→ **REQUIRED TASK**
Quote exactly, and only, the lines of the material below from the line with "Write part 2 of" through the line with "cad_parts[node].hide_render = cad_parts[node].hide_viewport".

→ **RECORDS PROVIDED**
::::

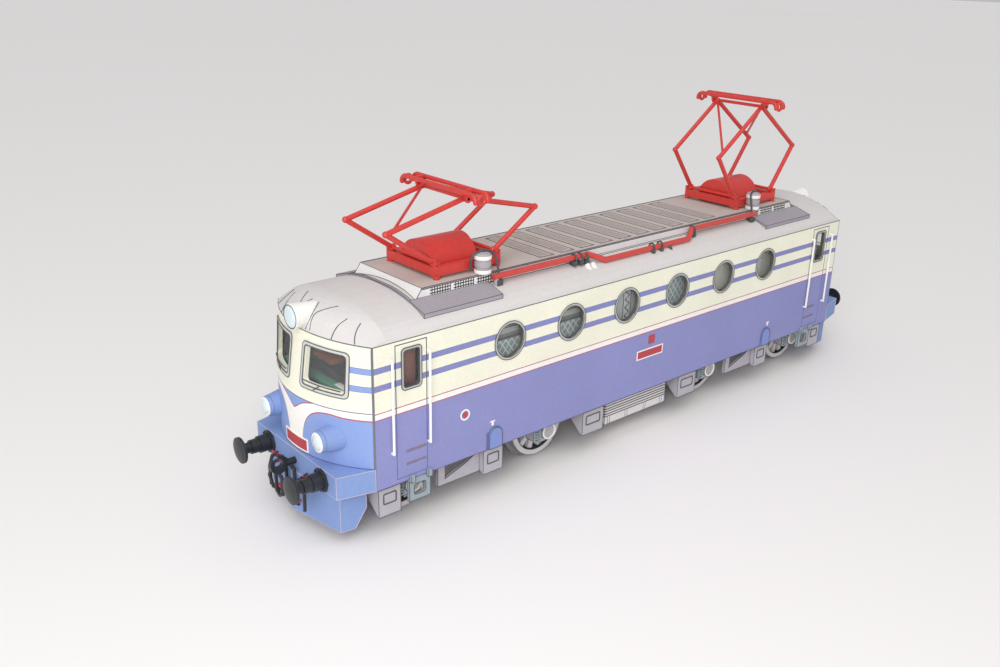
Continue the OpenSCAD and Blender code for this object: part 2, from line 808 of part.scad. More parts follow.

::::

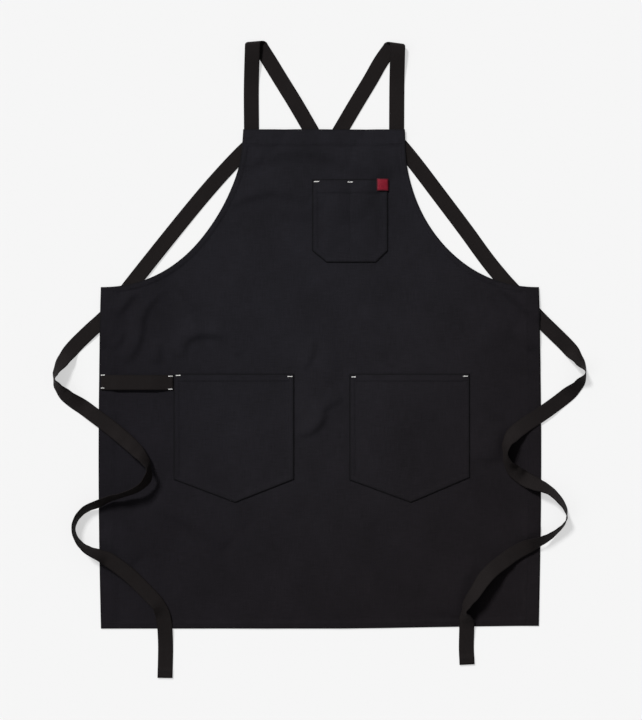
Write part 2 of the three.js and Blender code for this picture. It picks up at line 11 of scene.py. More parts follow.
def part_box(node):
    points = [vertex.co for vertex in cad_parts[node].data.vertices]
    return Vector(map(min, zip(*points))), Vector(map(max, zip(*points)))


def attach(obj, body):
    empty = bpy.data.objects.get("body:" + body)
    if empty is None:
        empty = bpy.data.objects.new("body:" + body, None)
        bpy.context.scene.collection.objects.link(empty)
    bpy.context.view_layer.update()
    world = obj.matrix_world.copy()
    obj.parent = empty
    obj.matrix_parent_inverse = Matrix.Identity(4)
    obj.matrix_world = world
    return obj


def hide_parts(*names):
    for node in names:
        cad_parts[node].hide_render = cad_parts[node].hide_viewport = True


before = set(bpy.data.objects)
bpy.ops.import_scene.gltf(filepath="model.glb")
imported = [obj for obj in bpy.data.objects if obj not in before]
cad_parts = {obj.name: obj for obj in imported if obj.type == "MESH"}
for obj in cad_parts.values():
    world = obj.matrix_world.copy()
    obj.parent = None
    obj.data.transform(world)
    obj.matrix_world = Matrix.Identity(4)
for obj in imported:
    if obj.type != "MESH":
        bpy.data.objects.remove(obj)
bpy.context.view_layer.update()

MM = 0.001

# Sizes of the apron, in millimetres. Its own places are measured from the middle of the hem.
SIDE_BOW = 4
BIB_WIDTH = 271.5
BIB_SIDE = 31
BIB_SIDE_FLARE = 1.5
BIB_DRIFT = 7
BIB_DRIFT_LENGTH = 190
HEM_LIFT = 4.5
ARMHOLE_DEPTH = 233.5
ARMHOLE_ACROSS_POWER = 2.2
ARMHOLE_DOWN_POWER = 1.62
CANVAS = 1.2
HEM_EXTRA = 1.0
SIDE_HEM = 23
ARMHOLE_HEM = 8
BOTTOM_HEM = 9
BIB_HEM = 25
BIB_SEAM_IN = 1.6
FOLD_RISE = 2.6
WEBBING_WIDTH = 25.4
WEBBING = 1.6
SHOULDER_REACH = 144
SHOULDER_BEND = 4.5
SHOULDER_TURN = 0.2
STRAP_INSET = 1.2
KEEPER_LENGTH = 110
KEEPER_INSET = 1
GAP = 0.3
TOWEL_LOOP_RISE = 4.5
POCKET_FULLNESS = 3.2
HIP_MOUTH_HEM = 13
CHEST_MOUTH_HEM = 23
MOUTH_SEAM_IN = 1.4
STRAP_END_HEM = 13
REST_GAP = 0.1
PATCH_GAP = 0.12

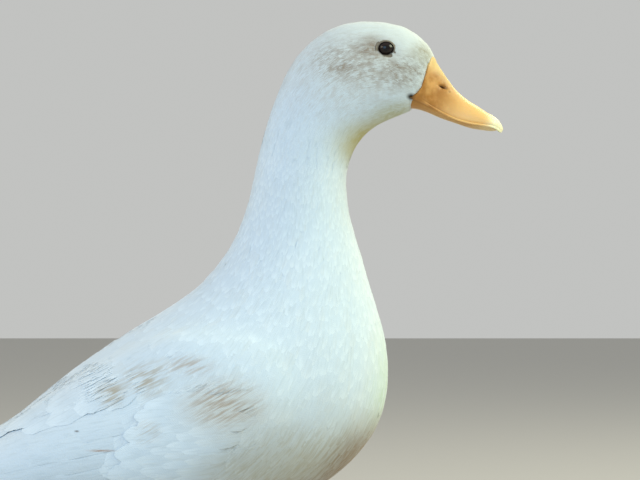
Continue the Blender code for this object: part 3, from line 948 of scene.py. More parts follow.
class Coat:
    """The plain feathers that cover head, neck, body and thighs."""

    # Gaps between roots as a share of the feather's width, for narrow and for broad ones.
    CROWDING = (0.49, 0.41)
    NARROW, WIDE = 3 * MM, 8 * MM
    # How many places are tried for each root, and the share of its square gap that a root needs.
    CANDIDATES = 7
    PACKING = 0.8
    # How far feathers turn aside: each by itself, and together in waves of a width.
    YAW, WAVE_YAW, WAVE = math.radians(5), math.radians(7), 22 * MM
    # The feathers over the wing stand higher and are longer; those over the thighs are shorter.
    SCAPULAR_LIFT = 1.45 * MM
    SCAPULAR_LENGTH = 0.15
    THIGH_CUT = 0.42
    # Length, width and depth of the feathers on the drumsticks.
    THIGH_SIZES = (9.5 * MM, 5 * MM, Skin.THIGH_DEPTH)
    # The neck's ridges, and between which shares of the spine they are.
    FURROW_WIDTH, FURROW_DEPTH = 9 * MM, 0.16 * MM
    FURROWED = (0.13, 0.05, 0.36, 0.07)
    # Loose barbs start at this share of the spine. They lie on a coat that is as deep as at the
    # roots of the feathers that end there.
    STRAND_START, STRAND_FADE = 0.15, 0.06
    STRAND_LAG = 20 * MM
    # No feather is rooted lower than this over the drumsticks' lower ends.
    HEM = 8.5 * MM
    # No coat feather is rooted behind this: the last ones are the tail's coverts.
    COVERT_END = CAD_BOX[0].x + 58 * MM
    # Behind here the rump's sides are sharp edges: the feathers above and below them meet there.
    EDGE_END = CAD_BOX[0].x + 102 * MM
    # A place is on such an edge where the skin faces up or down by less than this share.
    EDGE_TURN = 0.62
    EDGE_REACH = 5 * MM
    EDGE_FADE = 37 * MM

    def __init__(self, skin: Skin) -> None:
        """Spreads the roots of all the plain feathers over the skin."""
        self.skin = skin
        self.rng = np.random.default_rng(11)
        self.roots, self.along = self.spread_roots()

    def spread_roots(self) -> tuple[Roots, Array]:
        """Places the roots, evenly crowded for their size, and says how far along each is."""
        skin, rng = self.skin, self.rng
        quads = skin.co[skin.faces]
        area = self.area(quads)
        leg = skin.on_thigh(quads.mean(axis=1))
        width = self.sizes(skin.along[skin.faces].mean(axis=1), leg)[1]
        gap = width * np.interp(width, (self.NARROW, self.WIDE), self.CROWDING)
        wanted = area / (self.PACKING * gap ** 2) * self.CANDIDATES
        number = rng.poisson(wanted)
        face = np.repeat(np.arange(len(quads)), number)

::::

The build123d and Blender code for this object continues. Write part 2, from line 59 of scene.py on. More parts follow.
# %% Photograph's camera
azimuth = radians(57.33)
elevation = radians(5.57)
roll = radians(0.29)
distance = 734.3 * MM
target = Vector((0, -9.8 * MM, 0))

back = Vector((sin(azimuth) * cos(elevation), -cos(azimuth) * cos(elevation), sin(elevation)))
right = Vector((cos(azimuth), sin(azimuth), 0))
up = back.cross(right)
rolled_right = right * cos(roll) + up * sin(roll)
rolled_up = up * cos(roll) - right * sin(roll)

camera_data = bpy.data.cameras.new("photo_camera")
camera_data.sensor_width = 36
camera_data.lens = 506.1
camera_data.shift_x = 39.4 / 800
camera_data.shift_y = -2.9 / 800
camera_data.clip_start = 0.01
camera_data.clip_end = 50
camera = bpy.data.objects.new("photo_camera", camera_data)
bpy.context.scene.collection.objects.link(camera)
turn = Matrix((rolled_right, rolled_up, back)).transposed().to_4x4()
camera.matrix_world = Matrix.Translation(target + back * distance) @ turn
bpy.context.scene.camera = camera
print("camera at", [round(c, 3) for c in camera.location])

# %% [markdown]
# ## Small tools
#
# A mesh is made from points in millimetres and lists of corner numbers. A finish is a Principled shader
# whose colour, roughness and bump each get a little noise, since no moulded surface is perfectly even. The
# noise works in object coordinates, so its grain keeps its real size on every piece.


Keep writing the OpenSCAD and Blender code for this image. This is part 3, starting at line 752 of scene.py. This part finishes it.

::::

→ **TASK RESPONSE**
Write part 2 of the three.js and Blender code for this picture. It picks up at line 11 of scene.py. More parts follow.
def part_box(node):
    points = [vertex.co for vertex in cad_parts[node].data.vertices]
    return Vector(map(min, zip(*points))), Vector(map(max, zip(*points)))


def attach(obj, body):
    empty = bpy.data.objects.get("body:" + body)
    if empty is None:
        empty = bpy.data.objects.new("body:" + body, None)
        bpy.context.scene.collection.objects.link(empty)
    bpy.context.view_layer.update()
    world = obj.matrix_world.copy()
    obj.parent = empty
    obj.matrix_parent_inverse = Matrix.Identity(4)
    obj.matrix_world = world
    return obj


def hide_parts(*names):
    for node in names:
        cad_parts[node].hide_render = cad_parts[node].hide_viewport = True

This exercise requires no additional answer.